MDSI Slack has been used among MDSI students since 2016. It is an efficient collaboration tool for students to chat, work in a team, discuss ideas, or share resources. Regarding to data perspective, Slack provides access to all chat log data for public conversations. In this assignment, a subset of data was put into SQL database for us to access and perform analysis. A combination of SQL, R and Python is explored and exploited its power to produce few insights about this dataset.

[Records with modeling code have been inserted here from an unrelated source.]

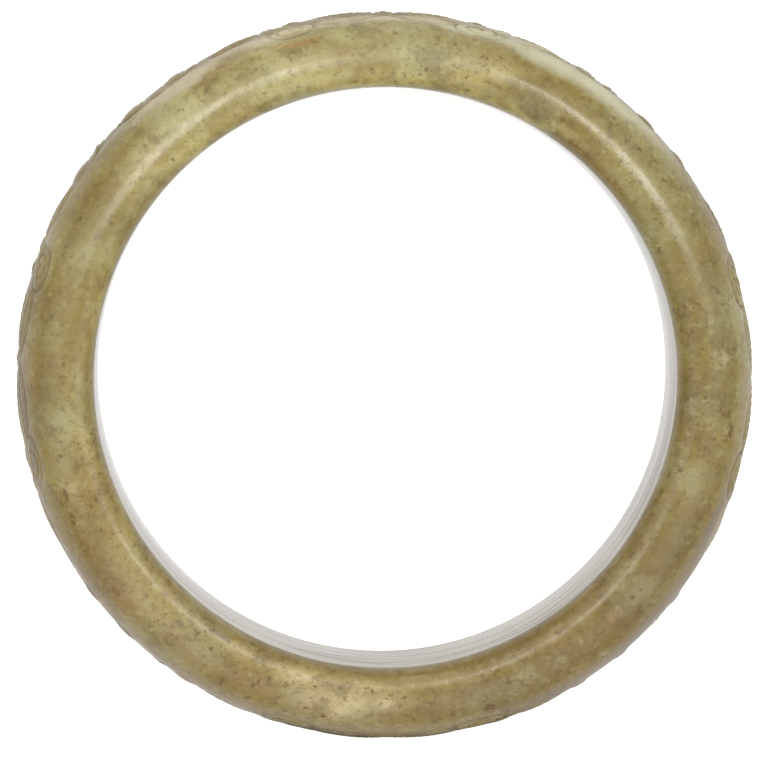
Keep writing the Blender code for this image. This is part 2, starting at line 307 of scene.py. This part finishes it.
def carved_depth(angle, across):
    """Depth of the cut below the plain face, in metres, and how far each point is raised, from 0 to 1."""
    knots = []
    for start, end in zip(SCROLL_ANGLES, (*SCROLL_ANGLES[1:], SCROLL_ANGLES[0] + 360)):
        knots += [start, (start + end) / 2]
    drift = HAND_DRIFT * by_hand(angle, across, DRIFT_WAVES)
    phase = np.interp(angle, knots + [360], [0, HALF_PANEL] * len(SCROLL_ANGLES) + [0])
    along = along_ring(phase + drift)
    across = across - BAND_SWAY * np.cos(np.radians(angle - SWAY_ANGLE))
    across = np.abs(across + HAND_LIFT * by_hand(angle, across, LIFT_WAVES))
    swell = HAND_SWELL * by_hand(angle, across, SWELL_WAVES)

    bead_reach = np.hypot(along, across)
    bead = across_band(BEAD_RADIUS) - bead_reach
    bud_reach = np.hypot(along - along_ring(BUD_MIDDLE), across)
    bud = across_band(BUD_RADIUS) - bud_reach
    tongue_along = along - along_ring(TONGUE_MIDDLE)
    tongue = inside_leaf(tongue_along, across, along_ring(TONGUE_HALF_LENGTH), across_band(TONGUE_HALF_WIDTH))
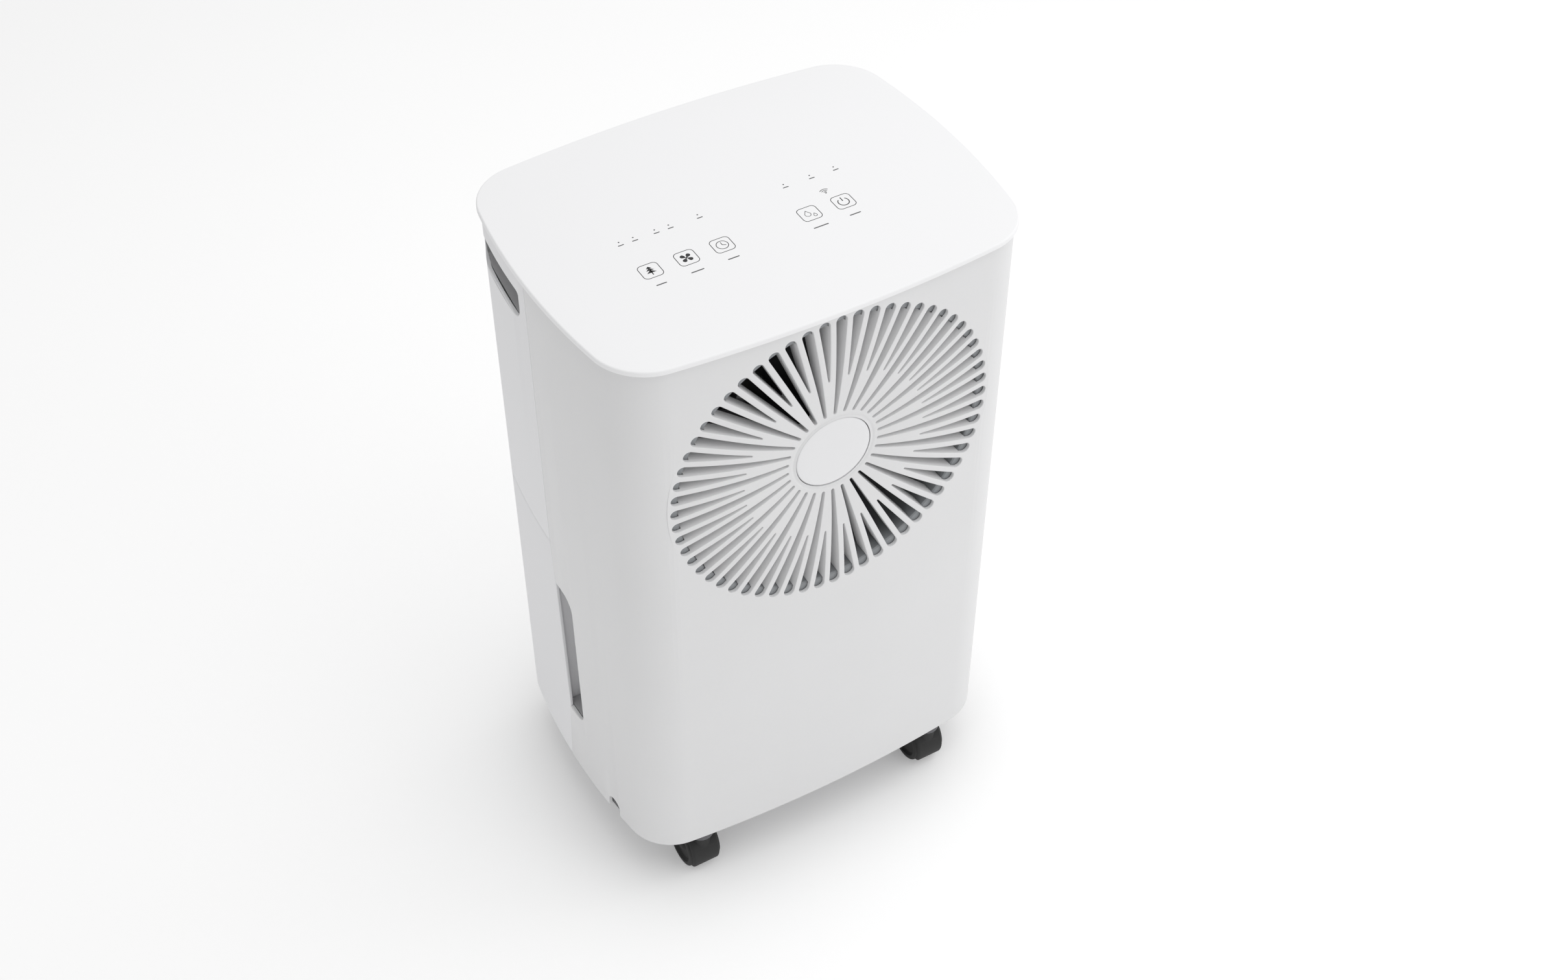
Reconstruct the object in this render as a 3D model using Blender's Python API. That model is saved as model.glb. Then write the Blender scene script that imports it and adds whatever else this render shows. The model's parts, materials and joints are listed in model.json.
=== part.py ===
"""Portable dehumidifier on twin-wheel castors, as an assembly of named sub-parts.

Metres, +Z up. The front looks towards -Y, X is the width, and the origin lies on the floor under
the middle of the casing. Each sub-part is one object, and a moving one turns or slides about the
origin of its parent empty.
"""

import math

import bmesh
import bpy
from mathutils import Matrix, Vector

# Plan of the casing: four large arcs with round corners, measured at the lid's edge.
HALF_WIDTH = 0.1727
HALF_DEPTH = 0.1316
FRONT_RADIUS = 1.203
SIDE_RADIUS = 0.562
CORNER_RADIUS = 0.0433
LID_OVERHANG = 0.0027
WALL = 0.0028
CLEAR = 0.0005

# Castors: twin wheels under a hood, with the axle behind the stem.
CASTOR_X = HALF_WIDTH - 0.0617
CASTOR_FRONT_Y = 0.0231 - HALF_DEPTH
CASTOR_BACK_Y = HALF_DEPTH - 0.0416
CASTOR_TRAIL = 0.012
WHEEL_RADIUS = 0.020
WHEEL_WIDTH = 0.0106
HOOD_RADIUS = WHEEL_RADIUS + 0.0025
HOOD_HALF_WIDTH = 0.0127
HOOD_WALL = 0.0014
WEB_HALF_WIDTH = 0.0032
STEM_RADIUS = 0.004
COLLAR_RADIUS = 0.008
AXLE_RADIUS = 0.002
SOCKET_RADIUS = 0.011
SOCKET_BOTTOM = WHEEL_RADIUS + HOOD_RADIUS + 0.0025

# Heights: the casing stands over the castors, and its features share its height out.
BASE_Z = SOCKET_BOTTOM + 0.011
SHELL_HEIGHT = 0.5145
LID_GAP = 0.001
LID_THICKNESS = 0.0045
LID_EDGE = 0.0012
SKIRT_DEPTH = 0.008
TANK_SEAM_HEIGHT = 0.5053 * SHELL_HEIGHT
SEAM_Y = 0.009
SEAM_GAP = 0.0005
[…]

Regarding to Slack data structure, there are three tables in this database:

0.2 SQL

Connect database

## Loading required package: DBI

Find popular channel

We are looking for the popular and active channels which has more than 10 users. We assumed that these groups are official study group, not the private small group.

SELECT
  c.channel_id               AS channel_id,
  c.channel_name             AS channel_name,
  COUNT(DISTINCT m.user_id)  AS number_users,
  COUNT(*)                   AS number_messages,
  ROUND(COUNT(*)::DECIMAL / COUNT(DISTINCT m.user_id)::DECIMAL, 1) AS average_messages_per_user
FROM
  messages AS m
  LEFT JOIN users AS u
    ON m.user_id = u.user_id
  LEFT JOIN channels AS c
    ON m.channel_id = c.channel_id
WHERE
  c.channel_is_archived = FALSE
GROUP BY c.channel_id, c.channel_name
HAVING count(DISTINCT m.user_id) > 10
ORDER BY number_users DESC
Displaying records 1 - 10
channel_id channel_name number_users number_messages average_messages_per_user
C18SWDACD mdsi_announcements 116 1735 15.0
C1U4T4GCR mdsi_electives 87 1161 13.3
C1924SRPG dev_r 48 3653 76.1
C192JHDND ds_hackathons 44 741 16.8
C4GL5GF4Y mdsi_dvn_aut_18 44 338 7.7
C1E873E2E ds_jobs 39 280 7.2
C191P7JE6 ds_protips 37 248 6.7
C4P5NMR0D mdsi_datacamp 33 162 4.9
C1CHS0P45 dev_data_vis 32 458 14.3
C5SQ1Q1UH mdsi_deeplearn_spr_17 32 991 31.0

Results show that there are 24 active channels having more than 10 users. The ‘mdsi_announcements’ channel accounts for the greatest number of users and 1735 messages. However the dev_r which only has 48 users but gives most significant number of messages and the average number of messages per user.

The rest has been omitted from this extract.